Odessa is Ukraine’s largest port and it used to be the third largest city, after Moscow and Saint Petersburg, in XIX century tsarist Russia. The city was founded in 1794 by the Russian Empress Catherine the Great, under whom the Russian Empire prospered. I have never been to Naples, but for some reason on my visit to Odessa I couldn’t help thinking that I was in some Ukrainian version of the Italian Southern capital. Make sure you see the Opera House and the immortal Potemkin Stairs.

My trip ended in Lviv, where I arrived, by train, from Odessa. There was, unfortunately, no Intercity train between the two cities, so it took about 10 hours. On the other hand, of course, it was cheap. It was not the first time I had been to Lviv but the place is beautiful and seeing it a second (or even a third) time does not hurt. I remember the first I had been there I was coming from a long trip from Russia. I had actually traveled all the way from Vladivostok to Moscow by train, but that’s for another story. Russia was, well, … large. Seeing Lviv, on my way back, made me feel at home.

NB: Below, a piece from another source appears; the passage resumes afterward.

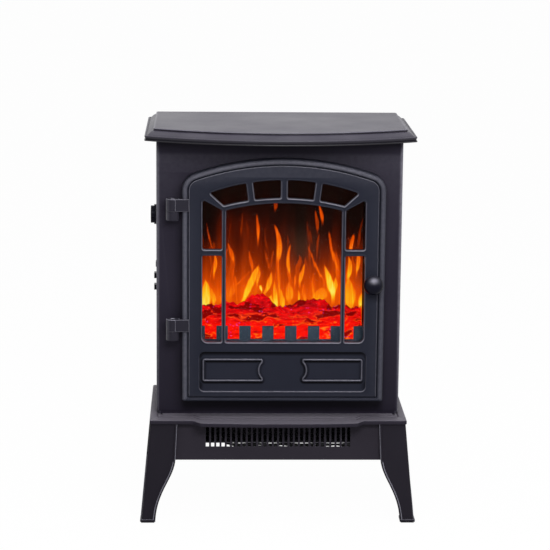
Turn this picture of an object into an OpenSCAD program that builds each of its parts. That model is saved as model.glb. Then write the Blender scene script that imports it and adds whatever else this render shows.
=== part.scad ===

Lviv actually does not look much like your typical Ukrainian town. In fact, until the Second World War, Lviv had been a part of Poland, the third Polish town by population in the restored Polish state after the first world war. But while Poles (and Jews) were concentrated in the city, the countryside was populated by Ukrainians. For this reason Galicia, the region of Lviv, had become already in the XIX century, when it was part of the Hapsburg empire, the homeland of the Ukrainian independence movement, a sort of Ukrainian Piedmont. This is why you won’t see much “Communist architecture” in Lviv. It resembles more Vienna or Cracow than places like Kiev or Moscow. If you, like me, prefer to stay clear of places infested by large tourist crowds, Ukraine may be well worth a visit. But hurry up, it may not stay that way for long.